Du côté de l’ancien ennemi n°1, le fait majeur est évidemment l’effondrement de l’URSS. Son substitut, la Russie, peine à se faire une place et à s’imposer sur la scène internationale, même si elle a tenté d’y revenir avec le dossier syrien. Ne nous y trompons pas : le tsar Vladimir Poutine est détesté par une bonne partie de la Russie profonde, qu’elle soit ou non nostalgique de l’ancien empire soviétique.
Et puis, il faut le rappeler sans cesse : il y a les « puissances qui montent » comme le Brésil, la Chine, l’Inde, l’Afrique du Sud, mais dont certaines sont absentes d’un Conseil de sécurité obsolète qui n’a plus de légitimité et ne sait plus fort où donner de la tête.
Car parallèlement à cette évolution géopolitique, il y a tous les bruits et les fureurs identitaires dans des pays où l’exclusion et la pauvreté sont la règle, où la démocratie élémentaire ne fait que balbutier, où les tyrans ne sont pas encore morts politiquement et se voilent sous le déguisement d’élections se déroulant dans la peur : Mali, Égypte, Syrie, Congo, Somalie, Ouganda, Rwanda et j’en passe.
Bien sûr, l’Occident n’a pas et ne peut pas se mêler de tout, mais il ne se donne pas les moyens politiques (c’est-à-dire autres qu’humanitaires) pour se mettre au niveau de ce que Jean-François Bayard appelait naguère « la politique par le bas ». On dénonce, on déplore, on condamne et cela donne bonne conscience à des diplomaties fatiguées.

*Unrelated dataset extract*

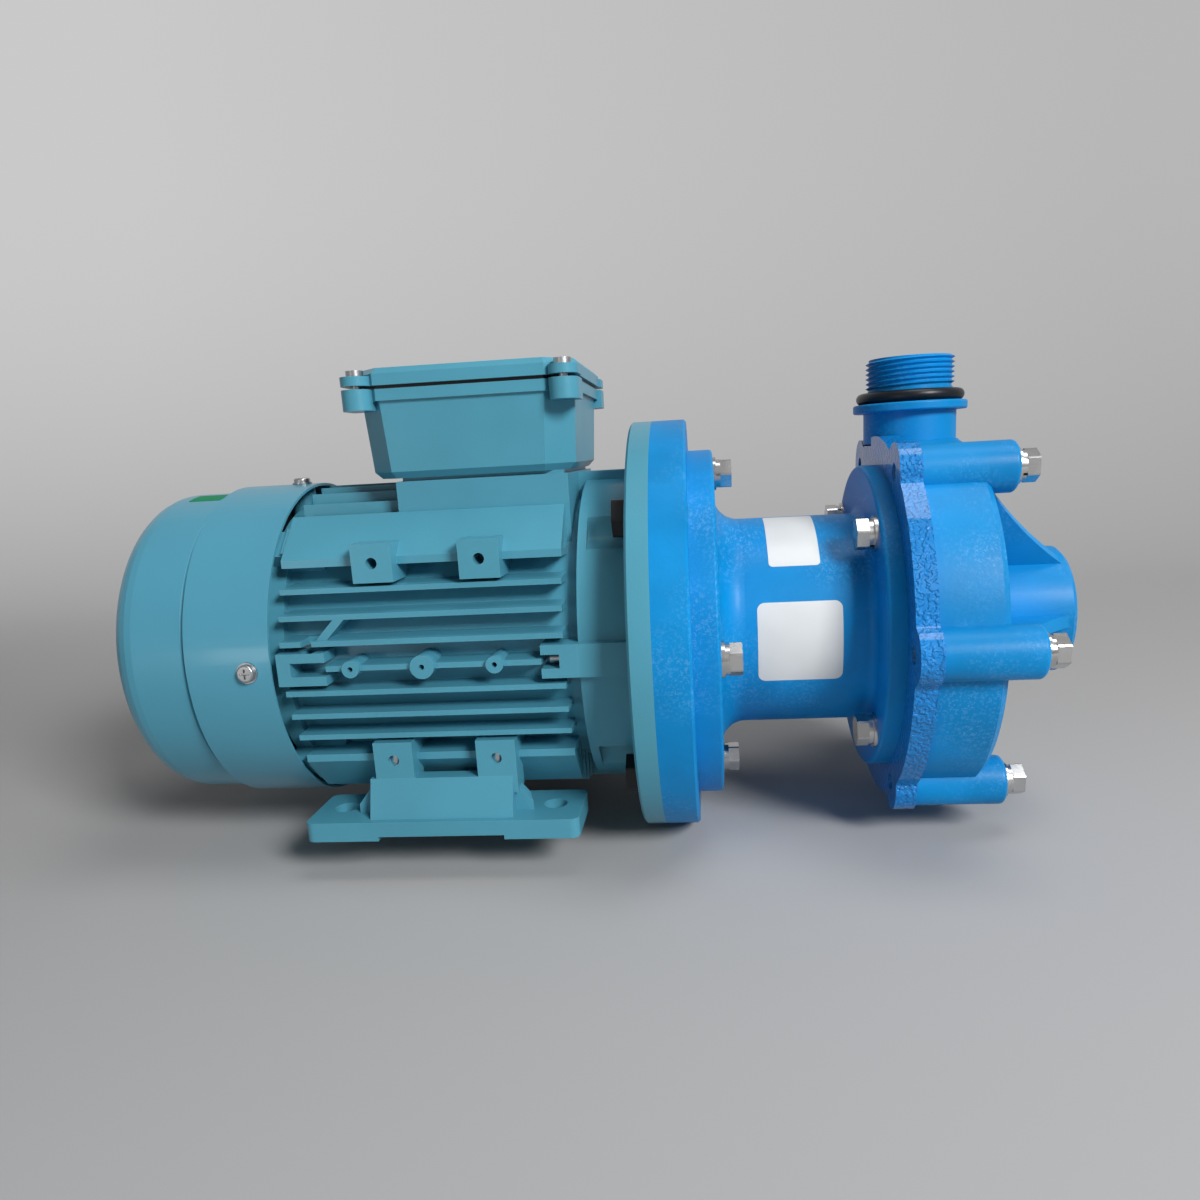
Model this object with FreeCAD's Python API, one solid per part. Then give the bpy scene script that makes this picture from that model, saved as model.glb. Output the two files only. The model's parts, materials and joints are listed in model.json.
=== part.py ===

Une Europe toujours en devenir
Et l’Europe dans tout cela ? Le moins que l’on puisse dire c’est qu’elle ne sait pas très bien où elle se trouve. « Puissance moyenne » ou « puissance tranquille », nous disent les politologues avertis ? Il est difficile toutefois de parler en termes de puissance lorsque l’on se trouve en fait devant une construction baroque et hybride qui ne répond plus à son projet politique initial. Des conseils de ministres européens, qui ne rendent aucun compte au législatif européen et très peu aux Parlements nationaux, un président de l’Union européenne flanqué de présidents nationaux exerçant leur mandat à tour de rôle, une Commission qui n’a jamais réussi à se débarrasser de ses oripeaux technocratiques aux yeux de l’opinion publique, une Haute Représentante de l’Union pour les affaires étrangères et la politique de sécurité qui a été « volens nolens » réduite à l’impuissance. Le Parlement européen est la seule institution qui a dernièrement acquis de substantiels pouvoirs pour répondre à sa fonction : malheureusement, il doit faire face à un euroscepticisme de plus en plus répandu, y compris dans ses propres rangs.
Mais, on ne doit pas s’y tromper : plus on cherche à « avancer » dans cette construction hybride, plus on se trouve en butte à des hydres populistes et nationalistes comme en Belgique, en Espagne, en France, en Italie, en Roumanie ou en Hongrie. L’Europe reste aussi un lieu où, à travers les élections ou autrement, l’on case des amis politiques qui ont cessé de plaire ou dont on ne sait trop que faire, quand elle n’est pas l’endroit où l’on se planque pour accumuler des rentes ou pour d’autres raisons. Une Europe enfin qui reste largement illisible pour les citoyens.
Çà et là pourtant, un esprit européen qui transcende les composantes nationales et partisanes se dessine quand même, bien que cela ait fait hurler les dogmatiques bien pensant. On a pu ainsi voir des alliances trans-partis se profiler comme celle qui fait se rejoindre le libéral Verhofstadt et le Vert Cohn-Bendit sur la question du fédéralisme européen ou celle d’une association entre le PPE Michel Barnier, les Verts et des socialistes sur la problématique financière. Autant de signaux positifs pour qu’un nouveau récit s’impose à ceux qui préparent les listes pour les prochaines échéances électorales.